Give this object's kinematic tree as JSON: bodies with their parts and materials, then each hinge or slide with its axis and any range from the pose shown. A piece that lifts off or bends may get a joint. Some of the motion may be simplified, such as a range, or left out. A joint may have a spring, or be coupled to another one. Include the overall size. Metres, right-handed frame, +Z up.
--
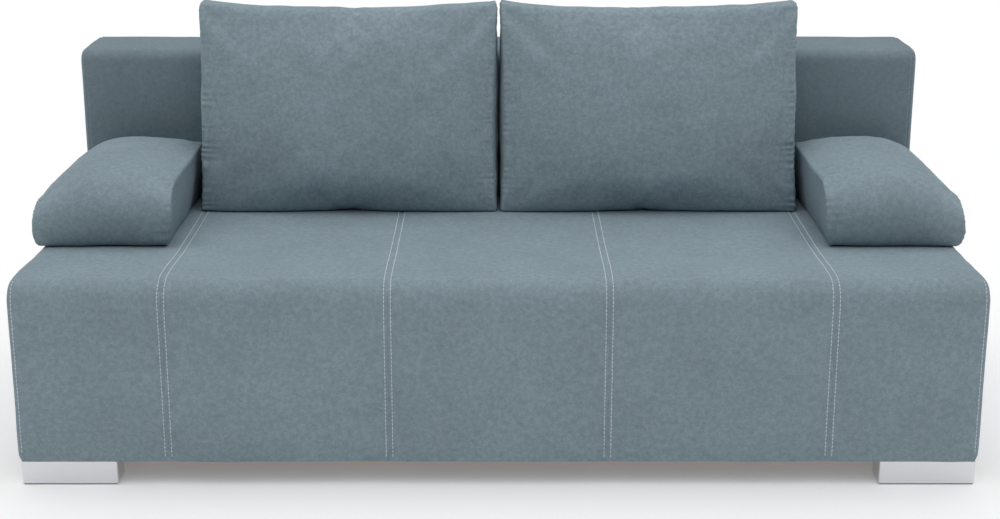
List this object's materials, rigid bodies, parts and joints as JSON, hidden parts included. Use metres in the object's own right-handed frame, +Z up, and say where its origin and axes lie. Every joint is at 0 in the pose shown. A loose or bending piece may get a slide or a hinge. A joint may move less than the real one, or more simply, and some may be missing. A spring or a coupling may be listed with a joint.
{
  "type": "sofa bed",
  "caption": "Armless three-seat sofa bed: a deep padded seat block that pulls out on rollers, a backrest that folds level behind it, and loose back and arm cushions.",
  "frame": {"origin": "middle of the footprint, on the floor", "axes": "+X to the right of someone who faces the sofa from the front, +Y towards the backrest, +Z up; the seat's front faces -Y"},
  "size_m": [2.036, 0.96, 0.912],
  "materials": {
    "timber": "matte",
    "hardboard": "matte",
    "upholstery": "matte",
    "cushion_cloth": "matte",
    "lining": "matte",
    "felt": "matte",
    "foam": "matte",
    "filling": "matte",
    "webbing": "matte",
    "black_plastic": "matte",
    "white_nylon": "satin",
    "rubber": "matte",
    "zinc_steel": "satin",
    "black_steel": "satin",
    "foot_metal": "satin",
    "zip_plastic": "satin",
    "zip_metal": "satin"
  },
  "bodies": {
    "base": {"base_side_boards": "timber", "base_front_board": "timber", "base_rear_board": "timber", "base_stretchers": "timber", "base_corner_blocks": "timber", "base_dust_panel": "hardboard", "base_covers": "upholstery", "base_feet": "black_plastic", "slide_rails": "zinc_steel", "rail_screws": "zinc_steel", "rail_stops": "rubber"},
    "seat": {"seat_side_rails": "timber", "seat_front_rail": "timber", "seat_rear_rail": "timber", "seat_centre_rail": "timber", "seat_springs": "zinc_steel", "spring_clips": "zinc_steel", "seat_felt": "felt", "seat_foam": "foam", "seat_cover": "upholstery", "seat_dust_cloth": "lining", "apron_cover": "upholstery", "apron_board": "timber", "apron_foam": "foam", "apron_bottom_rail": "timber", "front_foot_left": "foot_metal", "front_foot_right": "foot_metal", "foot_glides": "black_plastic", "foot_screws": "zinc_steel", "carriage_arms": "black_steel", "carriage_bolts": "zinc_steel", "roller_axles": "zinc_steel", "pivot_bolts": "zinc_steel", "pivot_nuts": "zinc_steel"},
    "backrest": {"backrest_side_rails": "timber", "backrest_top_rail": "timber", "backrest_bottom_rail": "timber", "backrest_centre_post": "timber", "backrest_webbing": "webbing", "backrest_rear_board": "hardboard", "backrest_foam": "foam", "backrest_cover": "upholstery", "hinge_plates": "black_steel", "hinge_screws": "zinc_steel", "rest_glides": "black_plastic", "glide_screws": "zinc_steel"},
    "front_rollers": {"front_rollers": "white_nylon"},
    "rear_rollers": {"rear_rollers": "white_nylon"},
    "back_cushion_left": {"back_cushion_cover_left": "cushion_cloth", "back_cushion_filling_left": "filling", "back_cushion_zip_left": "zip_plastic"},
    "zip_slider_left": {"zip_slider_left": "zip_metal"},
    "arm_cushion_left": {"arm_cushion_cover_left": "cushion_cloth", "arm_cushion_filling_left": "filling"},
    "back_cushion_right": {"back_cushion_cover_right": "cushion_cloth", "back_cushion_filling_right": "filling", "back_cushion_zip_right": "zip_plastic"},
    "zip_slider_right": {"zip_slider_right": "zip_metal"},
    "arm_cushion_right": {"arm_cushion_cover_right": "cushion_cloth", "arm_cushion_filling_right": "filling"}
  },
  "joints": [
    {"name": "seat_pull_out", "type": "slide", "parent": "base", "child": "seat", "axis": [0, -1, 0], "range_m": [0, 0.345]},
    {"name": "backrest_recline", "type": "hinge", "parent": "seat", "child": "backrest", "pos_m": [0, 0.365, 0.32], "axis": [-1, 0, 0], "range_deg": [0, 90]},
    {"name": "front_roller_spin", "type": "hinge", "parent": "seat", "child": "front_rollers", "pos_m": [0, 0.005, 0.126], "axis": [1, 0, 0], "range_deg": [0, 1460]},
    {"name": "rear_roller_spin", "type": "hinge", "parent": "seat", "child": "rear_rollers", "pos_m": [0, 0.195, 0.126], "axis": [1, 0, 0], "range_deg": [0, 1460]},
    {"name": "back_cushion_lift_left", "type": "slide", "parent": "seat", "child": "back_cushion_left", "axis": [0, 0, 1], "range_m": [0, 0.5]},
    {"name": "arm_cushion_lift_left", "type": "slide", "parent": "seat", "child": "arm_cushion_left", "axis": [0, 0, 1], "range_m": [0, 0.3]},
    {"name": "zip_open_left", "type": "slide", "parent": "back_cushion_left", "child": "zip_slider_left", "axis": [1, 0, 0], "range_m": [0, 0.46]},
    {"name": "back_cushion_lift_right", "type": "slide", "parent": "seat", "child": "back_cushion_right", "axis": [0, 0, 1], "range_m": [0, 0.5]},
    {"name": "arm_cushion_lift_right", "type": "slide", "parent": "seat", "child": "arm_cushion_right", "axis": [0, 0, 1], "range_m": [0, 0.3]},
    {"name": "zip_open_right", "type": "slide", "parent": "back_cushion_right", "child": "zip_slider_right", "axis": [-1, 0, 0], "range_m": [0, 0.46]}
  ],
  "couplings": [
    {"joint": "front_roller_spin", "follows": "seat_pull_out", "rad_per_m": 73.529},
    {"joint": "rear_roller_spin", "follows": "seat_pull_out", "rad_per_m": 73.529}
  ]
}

# [CHALLENGE]
Extract, from the material above, each line holding the word "origin".

# [TASK ANSWER]
List this object's materials, rigid bodies, parts and joints as JSON, hidden parts included. Use metres in the object's own right-handed frame, +Z up, and say where its origin and axes lie. Every joint is at 0 in the pose shown. A loose or bending piece may get a slide or a hinge. A joint may move less than the real one, or more simply, and some may be missing. A spring or a coupling may be listed with a joint.
  "frame": {"origin": "middle of the footprint, on the floor", "axes": "+X to the right of someone who faces the sofa from the front, +Y towards the backrest, +Z up; the seat's front faces -Y"},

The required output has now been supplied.